В 1749 г. Г.Ф.Миллер в диссертации-речи «О происхождении имени и народа российского» («De origine gentis russicae») отвергал уже не только производство термина «варяги» от скандинавского варг-волк, но и «от чухонскаго и естляндскаго» вараг-вор, от южнобалтийских вагров, а также широко распространенный тогда вывод «о происхождении россиян от роксолан». Принимая произвольную интерпретацию Байером летописных имен как скандинавские, Миллер вместе с тем обратил внимание на его ошибки лингвистического свойства и причину их возникновения: он, утверждаясь «токмо на малом имян сходстве, которое в таком деле за доказательство принять не прилично», «Кия почел за готфскаго царя Книву» и «рассуждает, взирая на одно сходство имян (Полоцка и половцы. - В. Ф.), что половцы бывший в России народ, которой в XII веке после рождества Христова жил в степях между Доном и Днепром, в сих странах имел свое жилище».
А по поводу суждения шведа О. Рудбека о Ладоге Миллер сказал, что он «погрешил... полагавши Алдейгиабург у реки Волхова близ Ладожскаго озера, а для утверждения того назвал он сие озеро Алдеск, будто между именами Алдейгиабург и Алдеск имеется какое сходство. Байер, последуя может быть сему Рудбекову мнению, почел без основания старую Ладогу, город нами довольно известной, за Алдейгабург, утверждаясь на российских летописцах, по которым Ладога была первая столица великих князей российских»[139].
При обсуждении в 1749-1750 гг. диссертации Миллера М.В.Ломоносов указал на его несколько непростительных для историка, занимающегося русскими древностями, ошибок, перечеркивающих выводы любого исследования: на тенденциозность в отборе источников (только иностранные, причем они произвольно объявляются либо достоверными, либо недостоверными), на абсолютизацию исландских саг (этих «нелепых сказок о богатырях и колдунах», в связи с чем весьма странно, «что славнейший автор, признавший лживость этих рассказов, тем не менее рассматривает их как истинные», при этом демонстрируя «презрение российских писателей, как преподобного Нестора»), на незнание им русского языка и русских памятников, на его «пристрастие к своим неосновательным догадкам, полагая за основание оных такие вымыслы, которые чуть могут кому во сне привидеться».

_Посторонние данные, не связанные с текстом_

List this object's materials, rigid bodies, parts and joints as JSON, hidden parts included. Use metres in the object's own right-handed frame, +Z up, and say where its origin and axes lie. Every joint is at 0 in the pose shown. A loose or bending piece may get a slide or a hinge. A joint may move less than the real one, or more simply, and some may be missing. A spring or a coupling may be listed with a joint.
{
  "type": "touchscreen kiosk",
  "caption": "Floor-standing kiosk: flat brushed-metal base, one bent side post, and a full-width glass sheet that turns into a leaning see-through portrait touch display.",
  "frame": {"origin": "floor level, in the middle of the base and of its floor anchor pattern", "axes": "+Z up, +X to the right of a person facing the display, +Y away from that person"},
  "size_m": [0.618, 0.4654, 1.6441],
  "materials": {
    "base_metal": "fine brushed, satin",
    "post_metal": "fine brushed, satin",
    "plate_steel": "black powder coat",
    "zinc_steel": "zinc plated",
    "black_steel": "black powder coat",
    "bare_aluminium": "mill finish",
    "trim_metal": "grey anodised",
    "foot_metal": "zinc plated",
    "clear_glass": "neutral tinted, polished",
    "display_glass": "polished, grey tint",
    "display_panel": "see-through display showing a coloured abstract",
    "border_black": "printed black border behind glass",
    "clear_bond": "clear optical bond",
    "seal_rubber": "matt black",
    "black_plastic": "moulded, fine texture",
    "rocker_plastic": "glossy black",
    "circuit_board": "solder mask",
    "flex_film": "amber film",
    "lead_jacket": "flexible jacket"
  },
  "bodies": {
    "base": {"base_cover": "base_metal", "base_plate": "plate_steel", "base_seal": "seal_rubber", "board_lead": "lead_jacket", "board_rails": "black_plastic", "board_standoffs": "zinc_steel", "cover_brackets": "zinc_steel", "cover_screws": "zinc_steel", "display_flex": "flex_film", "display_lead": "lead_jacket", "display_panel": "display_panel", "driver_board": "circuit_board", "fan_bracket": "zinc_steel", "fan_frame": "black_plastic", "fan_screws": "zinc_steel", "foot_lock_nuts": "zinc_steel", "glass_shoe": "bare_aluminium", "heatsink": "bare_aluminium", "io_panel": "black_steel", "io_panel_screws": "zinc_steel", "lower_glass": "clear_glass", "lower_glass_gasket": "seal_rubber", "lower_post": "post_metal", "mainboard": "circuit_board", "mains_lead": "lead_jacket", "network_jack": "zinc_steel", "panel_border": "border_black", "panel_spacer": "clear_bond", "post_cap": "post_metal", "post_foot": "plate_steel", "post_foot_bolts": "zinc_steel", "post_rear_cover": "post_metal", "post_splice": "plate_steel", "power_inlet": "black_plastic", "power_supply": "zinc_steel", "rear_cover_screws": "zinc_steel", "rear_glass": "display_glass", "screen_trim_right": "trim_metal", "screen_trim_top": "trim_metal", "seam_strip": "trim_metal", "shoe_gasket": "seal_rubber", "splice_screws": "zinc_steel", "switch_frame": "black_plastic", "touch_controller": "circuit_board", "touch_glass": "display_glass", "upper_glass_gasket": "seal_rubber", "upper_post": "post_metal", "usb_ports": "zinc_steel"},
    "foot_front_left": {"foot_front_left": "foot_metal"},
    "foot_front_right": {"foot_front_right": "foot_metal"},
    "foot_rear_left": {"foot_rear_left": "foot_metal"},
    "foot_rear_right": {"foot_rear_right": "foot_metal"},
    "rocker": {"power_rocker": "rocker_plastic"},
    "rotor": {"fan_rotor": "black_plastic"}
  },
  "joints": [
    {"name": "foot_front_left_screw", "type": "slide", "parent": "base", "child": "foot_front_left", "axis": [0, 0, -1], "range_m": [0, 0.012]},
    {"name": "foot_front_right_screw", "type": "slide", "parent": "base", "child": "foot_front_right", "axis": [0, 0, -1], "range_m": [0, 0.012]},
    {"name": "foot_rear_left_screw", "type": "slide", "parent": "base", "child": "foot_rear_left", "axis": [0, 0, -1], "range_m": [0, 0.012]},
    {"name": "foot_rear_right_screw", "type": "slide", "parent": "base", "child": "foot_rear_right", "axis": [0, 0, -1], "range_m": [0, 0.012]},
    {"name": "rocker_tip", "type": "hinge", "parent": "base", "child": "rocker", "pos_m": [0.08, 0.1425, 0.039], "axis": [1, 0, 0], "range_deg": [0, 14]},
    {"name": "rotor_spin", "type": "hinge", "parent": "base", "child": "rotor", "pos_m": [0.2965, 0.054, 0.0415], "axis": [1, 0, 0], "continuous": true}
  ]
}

Ломоносов также отметил, что оппонент допускает, под воздействием своих норманистских взглядов, элементарный лингвистический произвол (искушение которым Миллер все же не избежал, хотя совершенно справедливо критиковал за него Байера): ибо «толкует имен сходства в согласие своему мнению». Так, «весьма смешна, - указывал историк, - перемена города Изборска на Иссабург». А в отношении его утверждения, которому он так и остался верен до конца своей жизни, что название г. Холмогор произошло «от Голмгардии», Ломоносов разъяснил ему совершенно прозрачную этимологию этого слова: «Имя Холмогоры соответствует весьма положению места, для того что на островах около его лежат холмы, а на матерой земли горы, по которым и деревни близ оного называются, напр., Матигоры, Верхние и Нижние, Каскова Гора, Загорье и проч.».
Возражая Миллеру, Ломоносов справедливо подчеркнул, что если бы русь была скандинавской, то «должен бы российский язык иметь в себе великое множество слов скандинавских», и была бы учинена «знатная в славенском языке перемена» (татары, проводил он уместную параллель, «хотя никогда в россииских городах столицы не имели... но токмо посылали баскак или сборщиков, однако и поныне имеем мы в своем языке великое множество слов татарских»). Говоря в целом, что Миллер стремится «покрыть истину мраком», ученый заключил: многое в «дурной» и «вздорной» диссертации, служа «только к славе скандинавцев или шведов... к изъяснению нашей истории почти ничего не служит» (т.е. фактически не имеет никакого отношения к русской истории), в связи с чем надо «опустить историю скандинавов в России» (окончательный его приговор, совпавший с мнением других академиков, хорошо известен: «Оной диссертации никоим образом в свет выпустить не надлежит», ибо она может составить «бесславие» Академии).